Universalisme a partie liée avec Fragilité blanche, l’ouvrage de la sociologue américaine Robin DiAngelo paru aux éditions Les Arènes. Tous deux évoquent les mécanismes d’autodéfense des dominants, mais aussi une forme de racisme institutionnel, dont l’appellation des rues ou les statues seraient l’un des nombreux témoignages. Julien Suaudeau et Mame-Fatou Niang épinglent par ailleurs le « pseudo-universalisme » pour sa capacité à refouler l’histoire et à présenter le racisme comme une vulgaire relique. Ils en appellent à une réelle conscience historique et à une relativisation des points de vue, qui permettraient non seulement de replacer certains faits et personnalités à leur juste place (de la Charte du Mandé à Gabriel, Boni ou Mafungo), mais aussi à bien nommer les choses, tel que l’escomptait en son temps Albert Camus. À cet égard, comme le stipulent les auteurs, les discours sur l’« ensauvagement » des banlieues françaises ou une abolition de l’esclavage exclusivement du fait des Blancs ajoutent le mépris et les biais aux douleurs anciennes. La quête d’universalisme nécessiterait pourtant un examen attentif et sincère d’un « roman national » par trop manipulé.
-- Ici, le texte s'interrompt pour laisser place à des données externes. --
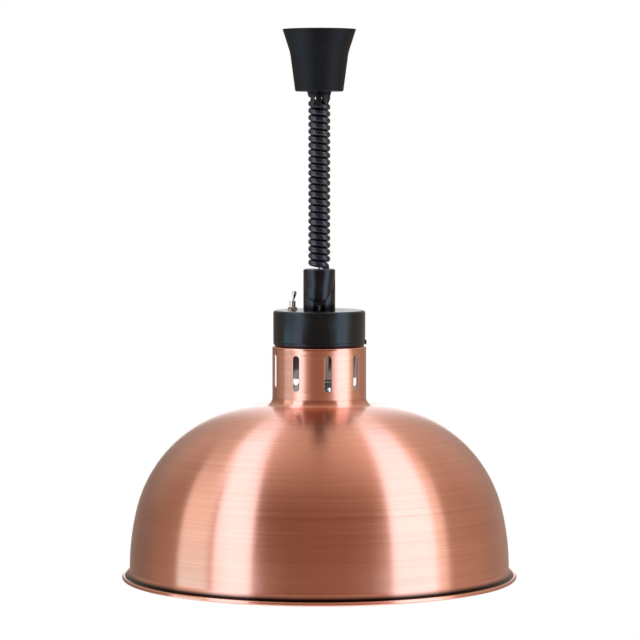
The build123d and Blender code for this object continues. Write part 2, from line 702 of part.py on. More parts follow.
def bridge_strap():
    """A strap under the cap's top, down both sides and in again on the shade's flange."""
    far = BRIDGE_FAR_X
    half_w = BRIDGE_W / 2
    strap = block(-far, far, -half_w, half_w, BRIDGE_LOW_Z, CAP_IN_TOP_Z)
    for side in (-1, 1):
        near_x, far_x = sorted((side * (far - BRIDGE_T), side * far))
        strap += block(near_x, far_x, -half_w, half_w, NECK_TOP_Z, CAP_IN_TOP_Z)
        near_x, far_x = sorted((side * (far - BRIDGE_FOOT_L), side * far))
        strap += block(near_x, far_x, -half_w, half_w, NECK_TOP_Z, NECK_TOP_Z + BRIDGE_T)
        x = side * BRIDGE_SCREW_X
        strap -= rod(BRIDGE_SCREW_R + SCREW_GAP, NECK_TOP_Z - 1, NECK_TOP_Z + BRIDGE_T + 1, x)
    strap -= rod(NIPPLE_R + SCREW_GAP, BRIDGE_LOW_Z - 1, CAP_IN_TOP_Z + 1)
    strap -= rod(BUSH_R + SCREW_GAP, BRIDGE_LOW_Z - 1, CAP_IN_TOP_Z + 1, SWITCH_X, SWITCH_Y)
    return strap - side_rod(LOCK_SCREW_R + SCREW_GAP / 2, far - 3, far + 3, 0, lock_screw_z())


def bridge_screws():
    """Two screws and nuts that clamp the shade's flange between the bridge and the cup."""
    top = NECK_TOP_Z + BRIDGE_T
    screws = []
    for side in (-1, 1):
        x = side * BRIDGE_SCREW_X
        head = rod(BRIDGE_HEAD_R, top, top + BRIDGE_HEAD_T, x)
        head = fillet(head.edges().group_by(Axis.Z)[-1], BRIDGE_HEAD_T * 0.6)
        screw = head + rod(BRIDGE_SCREW_R, DISC_LOW_Z - BRIDGE_NUT_T - 1, top, x)
        screws.append(screw + hex_prism(BRIDGE_NUT_R, DISC_LOW_Z - BRIDGE_NUT_T, DISC_LOW_Z, x))
    return Compound(children=screws)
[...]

« Ce qui se dit dans les enquêtes d’opinion sur la laïcité et l’incompatibilité supposée de l’islam avec les valeurs républicaines, c’est qu’une majorité de Français sont convaincus par le paradigme houellebecquien de la soumission : le voile est la forme visible d’une idéologie qui veut changer « notre » façon de vivre. Cette menace ne mériterait rien moins qu’une loi sur le séparatisme, normalisation d’un état d’exception visant les ennemis de l’intérieur : mauvais musulmans et suppôts de l’islamo-gauchisme. » Le pseudo-universalisme compartimente la France en communautés tout en regrettant le communautarisme. Et Julien Suaudeau et Mame-Fatou Niang de se demander pourquoi certains Français se sentent agressés par un voile ou une mosquée mais pas par l’ubérisation de l’économie, le remplacement des petits commerces par Amazon ou les anglicismes phagocytant la langue – et notamment le parler financier et managérial. Pour l’anecdote, notons que les auteurs appréhendent Donald Trump comme l’expression de notre mauvaise conscience : cela suppose qu’à leurs yeux, il s’agisse davantage d’une lame de fond que d’un épiphénomène localisé. Universalisme y apporte quelques éléments de réflexion.